Our Research Communications Manager, Conor McKeever, explains how JDRF is funding immunotherapy research that could one day cure or even prevent type 1 diabetes.
You may have seen the news this summer that JDRF-funded researchers have managed to delay the onset of type 1 diabetes using an immunotherapy called teplizumab.
It’s an exciting discovery – it shows that a drug that modifies the immune system can help push back the start of an autoimmune condition, like type 1.
On the back of these results, the US Food and Drug Administration (FDA) has even designated teplizumab a ‘Breakthrough Therapy’. This means that the FDA will work closely with the company trialling the drug to speed up its development.
This is good news for the relatives of people who already have the condition, as it means we’re one step closer to preventing the condition altogether.
But it’s also good news for people living with type 1, as it means that we now have a better understanding of how to stop the immune system’s attack on insulin-producing beta cells.
Combined with a way to regrow beta cells, that same knowledge could one day lead us to a cure for type 1 diabetes.
This breakthrough is just one part of our immunotherapy research. We have teams across the world looking at ways to fix the immune attack at the heart of type 1 diabetes.
One of our biggest projects in this area is TrialNet – a network of researchers looking to better understand how the condition develops, and how it could be prevented.
They’re looking for clues in blood samples from the relatives of people who already have type 1 diabetes, as these people are at a higher risk of developing the condition.
We also co-fund the Type 1 Diabetes UK Immunotherapy Consortium, which recruits people with type 1 into clinical trials of new immunotherapy treatments.
Retraining the immune system
At the heart of immunotherapy is the idea of modifying the immune system to do what we want it to do.
In Cardiff, a team led by Professor Susan Wong has taken this to the next level by genetically engineering a team of ‘good’ immune cells to find and kill the ‘rogue’ T cells that attack the beta cells in type 1.
The team is now trying to use these ‘good’ immune cells to find and retrain (rather than kill) rogue T cells, so that they tolerate beta cells. These newly ‘tolerised’ T cells could then also find and retrain other rogue T cells, potentially resulting in a much more effective and long-lasting therapy.
Links with other autoimmune conditions
Key to developing a successful immunotherapy is having a good understanding of the immune system.
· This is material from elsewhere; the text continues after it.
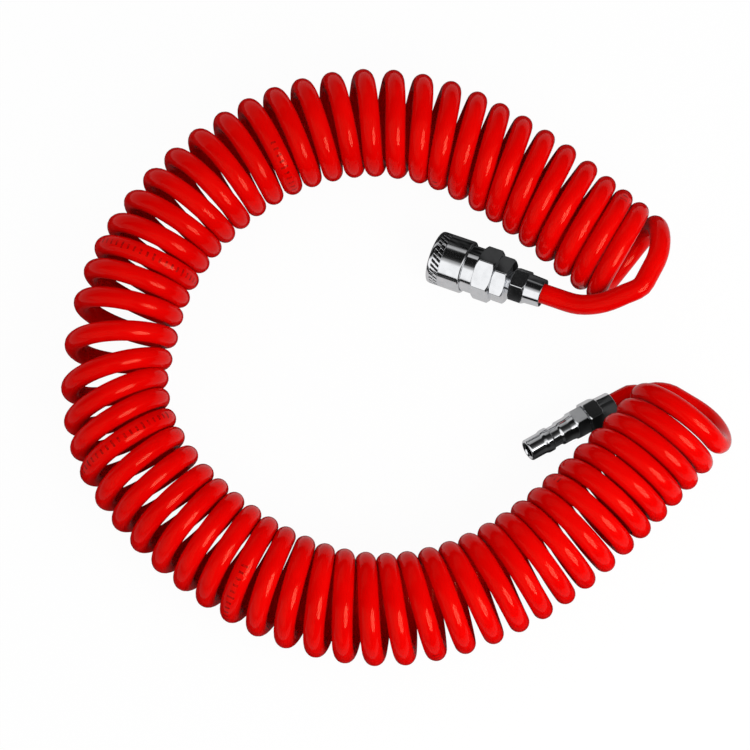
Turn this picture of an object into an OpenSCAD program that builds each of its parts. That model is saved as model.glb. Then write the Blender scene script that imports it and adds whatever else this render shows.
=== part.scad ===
// Coiled air hose: a recoil hose of polyurethane, laid down in a C, with a
// quick-coupler socket on one end and a quick-coupler plug on the other.
// Millimetres, +Z up, standing on z = 0, origin under the middle of the hose.

/* [Hose] */
// Outer diameter of the hose
hose_d = 10; // [9:0.5:10.5]
// Bore of the hose
hose_bore = 6.5; // [5.5:0.5:7]

/* [Coil] */
// Radius of a turn, to the middle of the hose
coil_r = 22; // [20:0.5:26]
// Number of full turns in the coil
coil_turns = 59; // [50:1:60]
// How far the last quarter turn at the plug's end opens out along the coil
plug_end_opening = 9.5; // [7:0.5:10]
// How far that quarter turn swings round towards the plug, in degrees
plug_end_swing = 16; // [8:2:18]
// How far the last quarter turn at the socket's end opens out along the coil
socket_end_opening = 8.5; // [4:0.5:10]
// How deep the turns are flattened where they lie on the ground
foot_cut = 1; // [0.5:0.1:1.5]

/* [Hose nuts] */
// Width across flats of the nut on the socket
socket_nut_af = 16; // [15:0.5:17]
// Width across flats of the nut on the plug
plug_nut_af = 15; // [14.5:0.5:17]
// Length of the hexagon of a nut
nut_hex_len = 7.6; // [6:0.2:10]
// Length of the round tail of a nut
nut_tail_len = 8.4; // [6:0.2:12]
// Diameter of the thread under a nut
nut_thread_d = 12; // [11.8:0.1:12.4]
// Bore of the stem that the hose is pushed over
stem_bore = 4.4; // [3:0.2:4.8]

/* [Socket body] */
// Width across flats of the hexagon of the socket body
body_af = 24; // [22:0.5:28]
// Length of the hexagon of the socket body
body_hex_len = 9.4; // [9:0.2:14]
// Diameter of the collar behind the sleeve
collar_d = 23.6; // [22.4:0.2:23.8]
// Length of the collar that shows between the sleeve and the hexagon
collar_len = 6; // [5:0.2:8]
// Outer diameter of the barrel that holds the balls
barrel_d = 17.8; // [17.4:0.1:18]
// Bore of the mouth, a little wider than the throat behind it
mouth_d = 12.8; // [12.8:0.1:13]
// Length of the mouth, in front of the balls
mouth_len = 2.7; // [2:0.1:2.8]
// Diameter of the valve chamber
chamber_d = 16; // [15.6:0.2:16.4]

/* [Adapter] */
// Width across flats of the hexagon of the adapter
adapter_af = 21; // [19:0.5:23]
// Length of the hexagon of the adapter
adapter_hex_len = 7.2; // [6:0.2:11]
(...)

To get this, we need to look wider than just type 1 diabetes.
There are more than 80 autoimmune conditions known to science – including type 1, multiple sclerosis and rheumatoid arthritis – and we know there are similarities in the genetic risk factors for many of these conditions.
But until now, researchers working on any one of these conditions have had limited opportunities to collaborate and share their findings.
So we set up Connect Immune Research with Versus Arthritis, the MS Society and the British Society of Immunology to bring together scientists with expertise across different autoimmune conditions, to discover the common threads in their work.
By doing this, we could discover that one treatment in a single condition is a skeleton key, unlocking impact far beyond the initial indication. This could also dramatically reduce research costs and speed the transformation of treatment for millions of people.
Many paths to a world without type 1
Permanently switching off an autoimmune response in humans is something that’s never been done before. That’s why we’re funding research into many different approaches – to give us the best possible chance of finding a cure, as quickly as possible.
Internationally, our Immunotherapies Program has invested $145 million in research to-date, including 80 currently active grants, and several clinical trials.
With JDRF researchers leading the way, we’re confident that we will create a world without type 1 diabetes.